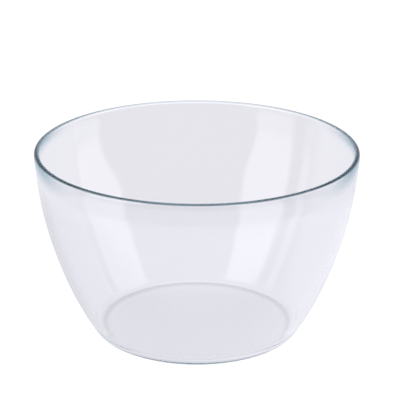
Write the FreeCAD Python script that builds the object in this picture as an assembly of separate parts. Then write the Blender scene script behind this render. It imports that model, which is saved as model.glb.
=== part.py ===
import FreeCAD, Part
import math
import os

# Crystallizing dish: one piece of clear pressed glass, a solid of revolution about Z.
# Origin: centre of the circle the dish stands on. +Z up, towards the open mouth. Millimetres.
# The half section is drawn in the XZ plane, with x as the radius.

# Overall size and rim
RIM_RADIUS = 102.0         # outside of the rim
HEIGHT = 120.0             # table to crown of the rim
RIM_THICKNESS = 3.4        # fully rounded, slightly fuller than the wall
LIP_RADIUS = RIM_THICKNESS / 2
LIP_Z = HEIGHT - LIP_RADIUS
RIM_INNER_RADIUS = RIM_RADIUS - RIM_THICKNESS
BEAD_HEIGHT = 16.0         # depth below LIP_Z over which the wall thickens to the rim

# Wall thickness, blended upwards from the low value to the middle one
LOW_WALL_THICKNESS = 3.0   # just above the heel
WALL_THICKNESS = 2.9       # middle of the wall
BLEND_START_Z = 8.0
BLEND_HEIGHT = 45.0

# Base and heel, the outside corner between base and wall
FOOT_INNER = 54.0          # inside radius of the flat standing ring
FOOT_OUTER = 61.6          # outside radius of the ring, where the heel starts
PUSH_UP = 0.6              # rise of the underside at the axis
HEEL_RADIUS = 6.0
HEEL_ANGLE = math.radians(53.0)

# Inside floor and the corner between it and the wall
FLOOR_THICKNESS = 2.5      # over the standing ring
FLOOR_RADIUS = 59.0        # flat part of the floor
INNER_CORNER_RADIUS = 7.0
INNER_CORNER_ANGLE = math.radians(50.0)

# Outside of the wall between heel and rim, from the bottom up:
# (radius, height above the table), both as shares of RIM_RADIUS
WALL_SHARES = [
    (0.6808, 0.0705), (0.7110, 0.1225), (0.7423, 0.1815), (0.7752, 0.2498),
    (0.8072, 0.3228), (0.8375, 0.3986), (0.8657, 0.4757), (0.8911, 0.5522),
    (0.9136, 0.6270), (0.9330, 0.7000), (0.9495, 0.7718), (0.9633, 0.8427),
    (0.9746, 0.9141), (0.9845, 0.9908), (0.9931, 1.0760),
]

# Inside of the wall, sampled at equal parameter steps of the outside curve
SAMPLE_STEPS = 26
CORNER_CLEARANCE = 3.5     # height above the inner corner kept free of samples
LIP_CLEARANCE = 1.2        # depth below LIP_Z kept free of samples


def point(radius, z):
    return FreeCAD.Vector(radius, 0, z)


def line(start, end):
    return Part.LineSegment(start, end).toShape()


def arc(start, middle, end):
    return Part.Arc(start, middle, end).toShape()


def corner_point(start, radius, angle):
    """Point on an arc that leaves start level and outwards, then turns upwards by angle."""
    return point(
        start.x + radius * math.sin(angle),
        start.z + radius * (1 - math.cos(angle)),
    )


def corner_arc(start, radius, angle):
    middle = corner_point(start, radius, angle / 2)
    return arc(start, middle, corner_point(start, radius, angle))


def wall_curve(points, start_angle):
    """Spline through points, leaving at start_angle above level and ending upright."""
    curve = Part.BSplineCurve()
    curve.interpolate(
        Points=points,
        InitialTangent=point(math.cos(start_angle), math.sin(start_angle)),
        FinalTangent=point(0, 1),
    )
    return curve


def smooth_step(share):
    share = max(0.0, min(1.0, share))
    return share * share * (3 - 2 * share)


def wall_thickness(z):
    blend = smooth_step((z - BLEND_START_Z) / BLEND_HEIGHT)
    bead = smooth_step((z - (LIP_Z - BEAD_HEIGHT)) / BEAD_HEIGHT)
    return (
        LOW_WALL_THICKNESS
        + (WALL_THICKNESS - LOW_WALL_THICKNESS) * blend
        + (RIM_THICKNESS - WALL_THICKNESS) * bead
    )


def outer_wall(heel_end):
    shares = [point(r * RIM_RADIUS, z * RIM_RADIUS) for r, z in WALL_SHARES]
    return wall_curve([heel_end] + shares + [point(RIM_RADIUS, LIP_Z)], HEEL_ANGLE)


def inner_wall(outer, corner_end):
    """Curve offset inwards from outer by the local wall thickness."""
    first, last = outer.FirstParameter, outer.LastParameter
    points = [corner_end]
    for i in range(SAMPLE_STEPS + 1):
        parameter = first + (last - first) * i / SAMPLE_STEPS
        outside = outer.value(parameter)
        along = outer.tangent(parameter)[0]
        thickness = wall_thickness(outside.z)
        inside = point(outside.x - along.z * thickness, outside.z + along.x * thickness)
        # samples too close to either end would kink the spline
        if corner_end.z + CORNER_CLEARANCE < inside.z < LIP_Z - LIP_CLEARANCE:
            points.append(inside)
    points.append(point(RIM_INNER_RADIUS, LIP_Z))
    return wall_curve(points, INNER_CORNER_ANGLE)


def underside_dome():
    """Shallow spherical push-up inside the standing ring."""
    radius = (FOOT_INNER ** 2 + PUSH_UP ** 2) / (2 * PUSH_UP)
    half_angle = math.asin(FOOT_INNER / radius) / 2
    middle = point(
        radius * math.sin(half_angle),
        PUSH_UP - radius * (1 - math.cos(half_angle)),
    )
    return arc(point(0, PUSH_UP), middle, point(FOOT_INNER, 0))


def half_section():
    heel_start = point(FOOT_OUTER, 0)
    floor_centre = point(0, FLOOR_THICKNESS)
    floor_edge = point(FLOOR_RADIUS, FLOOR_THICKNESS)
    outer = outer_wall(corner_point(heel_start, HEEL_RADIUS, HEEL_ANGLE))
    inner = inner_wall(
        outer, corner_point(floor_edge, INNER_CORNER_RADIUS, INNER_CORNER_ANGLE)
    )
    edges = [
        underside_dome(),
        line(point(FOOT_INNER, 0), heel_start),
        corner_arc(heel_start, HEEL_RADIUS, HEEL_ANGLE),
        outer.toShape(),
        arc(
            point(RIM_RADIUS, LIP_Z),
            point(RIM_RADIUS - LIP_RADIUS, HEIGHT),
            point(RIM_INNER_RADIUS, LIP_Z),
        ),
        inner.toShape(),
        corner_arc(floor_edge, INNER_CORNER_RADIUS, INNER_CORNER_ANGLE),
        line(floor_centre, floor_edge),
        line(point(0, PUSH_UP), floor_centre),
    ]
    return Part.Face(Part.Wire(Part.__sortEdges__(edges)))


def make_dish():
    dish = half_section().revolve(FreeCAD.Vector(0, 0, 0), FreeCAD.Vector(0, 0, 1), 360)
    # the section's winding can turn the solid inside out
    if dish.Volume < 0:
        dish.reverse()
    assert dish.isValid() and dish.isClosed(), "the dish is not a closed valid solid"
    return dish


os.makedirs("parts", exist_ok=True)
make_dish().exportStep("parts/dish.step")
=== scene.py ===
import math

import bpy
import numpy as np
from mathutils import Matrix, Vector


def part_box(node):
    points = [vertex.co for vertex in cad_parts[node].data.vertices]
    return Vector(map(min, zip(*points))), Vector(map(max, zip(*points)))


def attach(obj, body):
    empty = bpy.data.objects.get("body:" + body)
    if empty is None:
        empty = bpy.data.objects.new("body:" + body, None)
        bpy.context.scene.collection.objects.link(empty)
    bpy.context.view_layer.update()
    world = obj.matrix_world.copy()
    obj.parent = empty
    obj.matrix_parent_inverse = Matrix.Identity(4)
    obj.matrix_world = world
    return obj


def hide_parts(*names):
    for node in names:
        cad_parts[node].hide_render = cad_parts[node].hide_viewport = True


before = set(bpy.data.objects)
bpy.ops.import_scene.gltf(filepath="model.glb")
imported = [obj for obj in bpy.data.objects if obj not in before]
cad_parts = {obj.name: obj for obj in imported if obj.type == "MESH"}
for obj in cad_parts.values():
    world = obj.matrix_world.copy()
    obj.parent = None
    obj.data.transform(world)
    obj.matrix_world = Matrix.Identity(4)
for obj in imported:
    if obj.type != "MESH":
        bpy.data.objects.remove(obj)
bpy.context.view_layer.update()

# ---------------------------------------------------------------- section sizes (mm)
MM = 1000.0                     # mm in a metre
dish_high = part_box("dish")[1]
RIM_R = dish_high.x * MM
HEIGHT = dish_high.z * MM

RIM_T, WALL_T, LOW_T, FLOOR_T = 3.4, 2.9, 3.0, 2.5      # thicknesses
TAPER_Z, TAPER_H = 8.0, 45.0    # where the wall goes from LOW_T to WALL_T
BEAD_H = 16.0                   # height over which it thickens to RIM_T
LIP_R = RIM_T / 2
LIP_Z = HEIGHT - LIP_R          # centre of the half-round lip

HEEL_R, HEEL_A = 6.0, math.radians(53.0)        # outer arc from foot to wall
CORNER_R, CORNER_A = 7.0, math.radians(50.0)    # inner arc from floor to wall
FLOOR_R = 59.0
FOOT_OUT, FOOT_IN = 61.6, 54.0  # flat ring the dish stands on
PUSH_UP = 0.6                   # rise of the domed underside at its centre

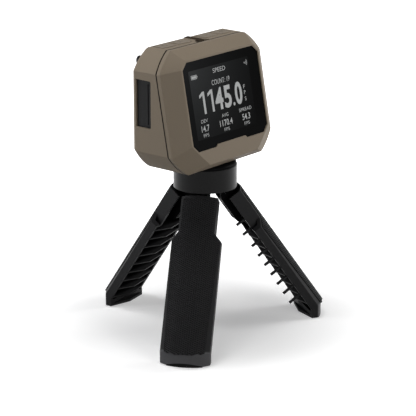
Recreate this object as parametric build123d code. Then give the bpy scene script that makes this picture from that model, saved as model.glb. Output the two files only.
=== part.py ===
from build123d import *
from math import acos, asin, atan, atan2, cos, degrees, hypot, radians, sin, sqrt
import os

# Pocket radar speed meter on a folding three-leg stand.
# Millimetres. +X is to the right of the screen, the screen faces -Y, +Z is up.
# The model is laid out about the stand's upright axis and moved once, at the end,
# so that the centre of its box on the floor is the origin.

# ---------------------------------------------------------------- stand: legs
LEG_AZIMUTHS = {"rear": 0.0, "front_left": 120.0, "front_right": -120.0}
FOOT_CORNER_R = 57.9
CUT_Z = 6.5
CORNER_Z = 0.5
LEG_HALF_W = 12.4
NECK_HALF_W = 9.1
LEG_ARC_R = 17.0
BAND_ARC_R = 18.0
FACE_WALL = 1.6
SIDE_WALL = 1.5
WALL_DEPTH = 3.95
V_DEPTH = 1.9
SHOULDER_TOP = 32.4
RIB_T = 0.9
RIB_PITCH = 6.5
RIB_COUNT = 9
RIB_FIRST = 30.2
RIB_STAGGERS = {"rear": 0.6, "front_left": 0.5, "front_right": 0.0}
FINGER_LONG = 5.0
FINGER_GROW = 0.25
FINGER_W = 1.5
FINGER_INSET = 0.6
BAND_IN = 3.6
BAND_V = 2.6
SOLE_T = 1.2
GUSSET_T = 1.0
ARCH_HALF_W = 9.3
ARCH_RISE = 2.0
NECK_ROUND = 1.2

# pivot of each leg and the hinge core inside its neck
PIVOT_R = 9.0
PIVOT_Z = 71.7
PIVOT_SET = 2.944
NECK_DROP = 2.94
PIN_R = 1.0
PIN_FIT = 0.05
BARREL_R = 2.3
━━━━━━
> AIM:
In the listing above, locate the line containing "assert dish.isValid() and" and the line containing "before = set(bpy.data.objects)". Extract those two lines and every line between them, exactly as written, and only those.

> SOLUTION FOR THIS EXERCISE:
    assert dish.isValid() and dish.isClosed(), "the dish is not a closed valid solid"
    return dish


os.makedirs("parts", exist_ok=True)
make_dish().exportStep("parts/dish.step")
=== scene.py ===
import math

import bpy
import numpy as np
from mathutils import Matrix, Vector


def part_box(node):
    points = [vertex.co for vertex in cad_parts[node].data.vertices]
    return Vector(map(min, zip(*points))), Vector(map(max, zip(*points)))


def attach(obj, body):
    empty = bpy.data.objects.get("body:" + body)
    if empty is None:
        empty = bpy.data.objects.new("body:" + body, None)
        bpy.context.scene.collection.objects.link(empty)
    bpy.context.view_layer.update()
    world = obj.matrix_world.copy()
    obj.parent = empty
    obj.matrix_parent_inverse = Matrix.Identity(4)
    obj.matrix_world = world
    return obj


def hide_parts(*names):
    for node in names:
        cad_parts[node].hide_render = cad_parts[node].hide_viewport = True


before = set(bpy.data.objects)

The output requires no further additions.